:: Entries provided ::

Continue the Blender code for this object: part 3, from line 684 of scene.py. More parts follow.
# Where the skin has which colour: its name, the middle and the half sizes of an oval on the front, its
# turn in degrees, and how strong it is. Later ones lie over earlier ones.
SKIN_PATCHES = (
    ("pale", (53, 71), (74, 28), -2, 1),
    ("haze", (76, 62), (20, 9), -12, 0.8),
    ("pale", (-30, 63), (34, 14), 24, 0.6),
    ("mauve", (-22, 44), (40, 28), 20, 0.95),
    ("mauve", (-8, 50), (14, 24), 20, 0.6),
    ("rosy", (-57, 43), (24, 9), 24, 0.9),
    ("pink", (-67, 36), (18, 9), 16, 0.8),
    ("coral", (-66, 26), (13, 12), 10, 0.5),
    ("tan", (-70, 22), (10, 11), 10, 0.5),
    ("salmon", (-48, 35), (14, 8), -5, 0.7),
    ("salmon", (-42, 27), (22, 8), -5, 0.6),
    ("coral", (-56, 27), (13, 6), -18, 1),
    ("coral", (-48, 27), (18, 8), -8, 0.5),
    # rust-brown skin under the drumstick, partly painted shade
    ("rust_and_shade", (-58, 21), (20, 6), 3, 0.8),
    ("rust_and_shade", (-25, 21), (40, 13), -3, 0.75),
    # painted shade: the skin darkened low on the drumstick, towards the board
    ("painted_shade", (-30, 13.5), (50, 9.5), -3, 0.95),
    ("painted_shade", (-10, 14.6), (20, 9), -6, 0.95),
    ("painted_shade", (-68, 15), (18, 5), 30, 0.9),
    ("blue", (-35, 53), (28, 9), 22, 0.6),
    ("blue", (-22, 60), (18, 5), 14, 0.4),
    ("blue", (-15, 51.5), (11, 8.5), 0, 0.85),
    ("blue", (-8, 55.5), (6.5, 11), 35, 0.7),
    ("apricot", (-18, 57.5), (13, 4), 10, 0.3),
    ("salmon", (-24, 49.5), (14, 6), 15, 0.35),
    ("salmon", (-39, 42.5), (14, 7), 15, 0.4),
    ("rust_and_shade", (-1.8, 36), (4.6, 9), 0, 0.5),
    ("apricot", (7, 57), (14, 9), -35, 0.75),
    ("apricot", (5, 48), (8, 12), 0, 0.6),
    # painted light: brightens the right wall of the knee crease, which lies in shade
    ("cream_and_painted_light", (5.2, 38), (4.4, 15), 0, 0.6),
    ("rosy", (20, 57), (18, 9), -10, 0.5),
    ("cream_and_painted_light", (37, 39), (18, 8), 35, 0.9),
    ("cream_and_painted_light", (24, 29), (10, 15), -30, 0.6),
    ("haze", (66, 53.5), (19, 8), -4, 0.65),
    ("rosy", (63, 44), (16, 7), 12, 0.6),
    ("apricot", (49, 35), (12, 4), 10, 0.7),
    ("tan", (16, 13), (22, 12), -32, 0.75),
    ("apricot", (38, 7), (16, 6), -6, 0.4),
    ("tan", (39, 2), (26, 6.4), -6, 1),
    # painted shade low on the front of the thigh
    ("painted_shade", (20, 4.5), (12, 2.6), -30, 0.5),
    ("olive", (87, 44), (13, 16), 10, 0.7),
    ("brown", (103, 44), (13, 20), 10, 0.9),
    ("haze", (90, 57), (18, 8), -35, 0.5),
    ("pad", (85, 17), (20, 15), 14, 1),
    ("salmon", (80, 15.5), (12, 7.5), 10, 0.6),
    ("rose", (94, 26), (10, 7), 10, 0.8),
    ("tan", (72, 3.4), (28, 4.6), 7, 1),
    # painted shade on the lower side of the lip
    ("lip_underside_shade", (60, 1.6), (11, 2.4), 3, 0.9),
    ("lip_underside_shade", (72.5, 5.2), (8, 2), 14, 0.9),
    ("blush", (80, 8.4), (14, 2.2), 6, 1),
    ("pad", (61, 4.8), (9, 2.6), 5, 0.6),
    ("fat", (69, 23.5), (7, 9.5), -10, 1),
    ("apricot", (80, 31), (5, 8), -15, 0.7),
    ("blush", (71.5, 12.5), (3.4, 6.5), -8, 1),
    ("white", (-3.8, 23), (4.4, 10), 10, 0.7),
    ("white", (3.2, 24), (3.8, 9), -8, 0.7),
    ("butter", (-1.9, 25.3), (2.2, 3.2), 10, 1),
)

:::
:: Entries provided ::

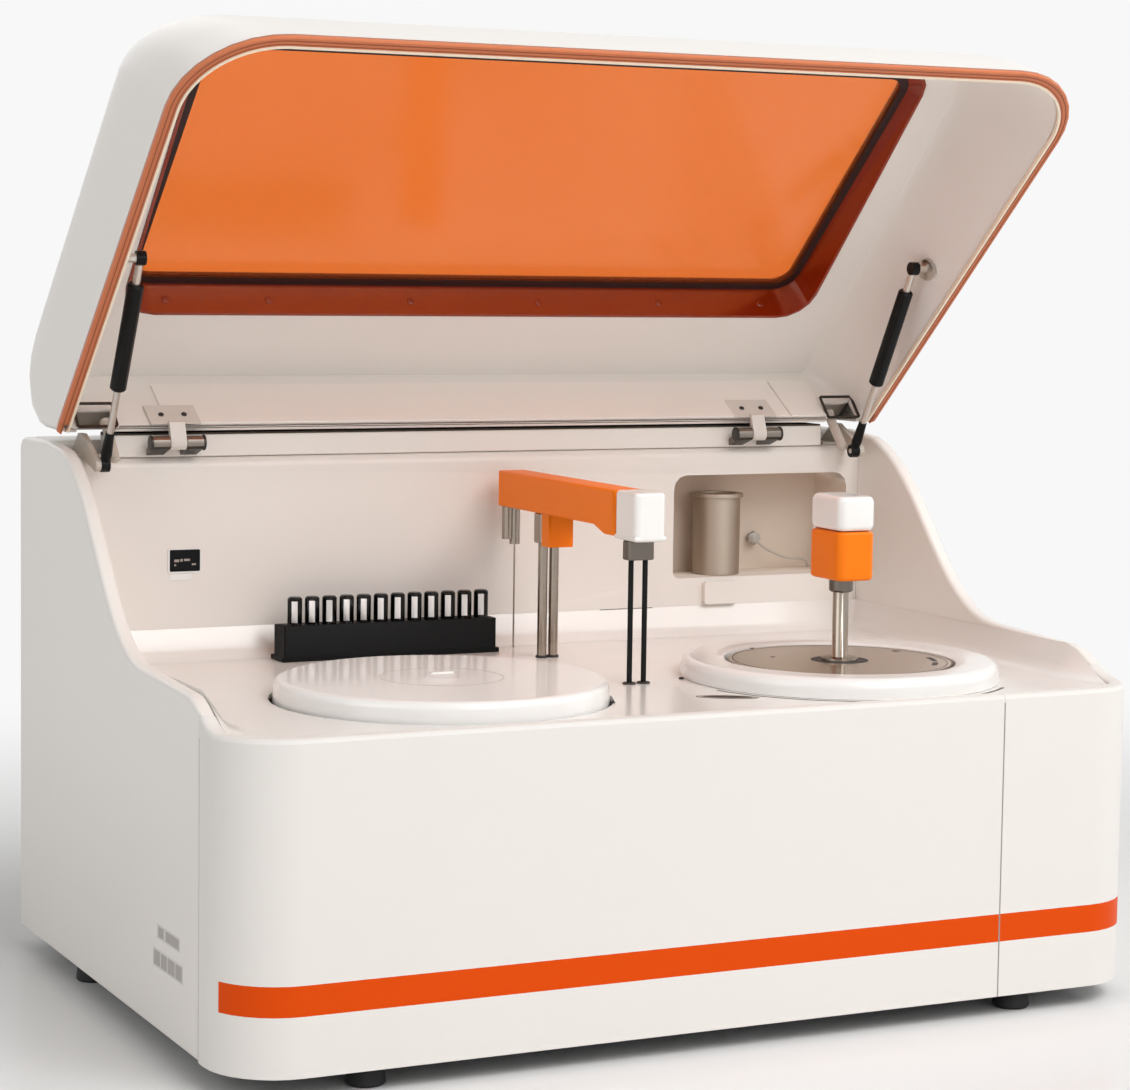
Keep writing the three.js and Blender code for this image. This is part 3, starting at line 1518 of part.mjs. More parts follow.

:::

From the listing above, pick out every line containing "this".

Continue the Blender code for this object: part 3, from line 684 of scene.py. More parts follow.
Keep writing the three.js and Blender code for this image. This is part 3, starting at line 1518 of part.mjs. More parts follow.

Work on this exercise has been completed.